The real deeper message to get is that Affirming and feeling gratitude with how it is now – your life, body, your money, whatever, is the way to step out of the illusion of pain. Trying to affirm something else is not being OK with what is and is instead affirming what you wish to escape.
The key is affirming what is, allowing it as it is. But there is a subtle aspect here. This does not mean replacing one idea with another. It means real surrender or what some call faith.
Later that evening, Takuin responded to a discussion on his blog. “Many people stop with the idea of surrender. They may think, “Yes, surrender is the thing that will get me what I want.” Then it merely becomes the action of the doer, trying to get something to complete wholeness, or whatever it is. They may have heard advice from someone they trust, and “surrender” becomes the new thing to hold on to.

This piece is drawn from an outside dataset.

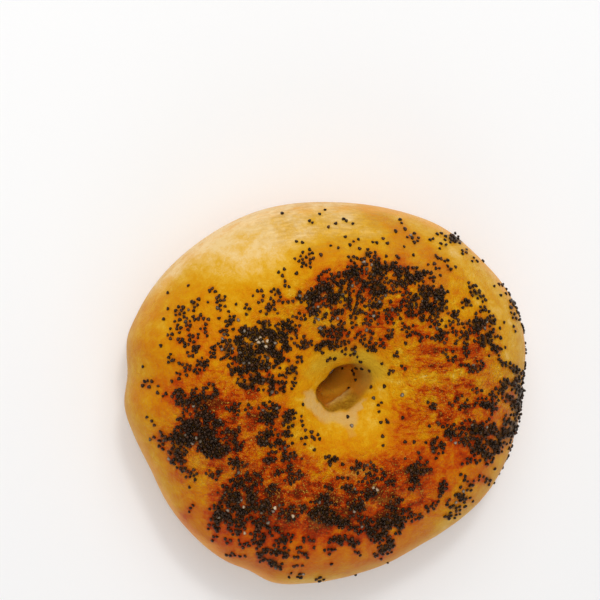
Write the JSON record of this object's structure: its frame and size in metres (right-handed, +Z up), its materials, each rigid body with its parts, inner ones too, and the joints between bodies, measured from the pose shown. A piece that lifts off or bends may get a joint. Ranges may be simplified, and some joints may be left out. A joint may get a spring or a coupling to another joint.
{
  "type": "bagel",
  "caption": "Puffed ring of bread with a small uneven hole and a flat underside, baked golden brown and strewn with poppy seeds on top.",
  "frame": {"origin": "on the surface that the bagel lies on, under the middle of its outline", "axes": "+Z up through the hole, from the flat underside to the seeded top; +X across the bagel's widest way"},
  "size_m": [0.1128, 0.1072, 0.0396],
  "materials": {
    "baked_crust": "satin",
    "poppy_seed": "satin"
  },
  "bodies": {
    "root": {"bagel": "baked_crust"}
  },
  "joints": []
}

…Surrender may be important, but how might one surrender the person doing all of this surrendering? It is a subtle thing.”
It can be very subtle. The mind’s concepts and conditioning can be very “sticky”. We have to step back out of mind to see the dynamics of our story. As long as we are inside the story, it will never be seen clearly.
In many ways, this is the dynamic playing out on the world’s stage these days. Great drama, but within the drama is a falling away of the old, a looking to new. Of seeing fear and the hidden revealed. This is always an invitation to growth.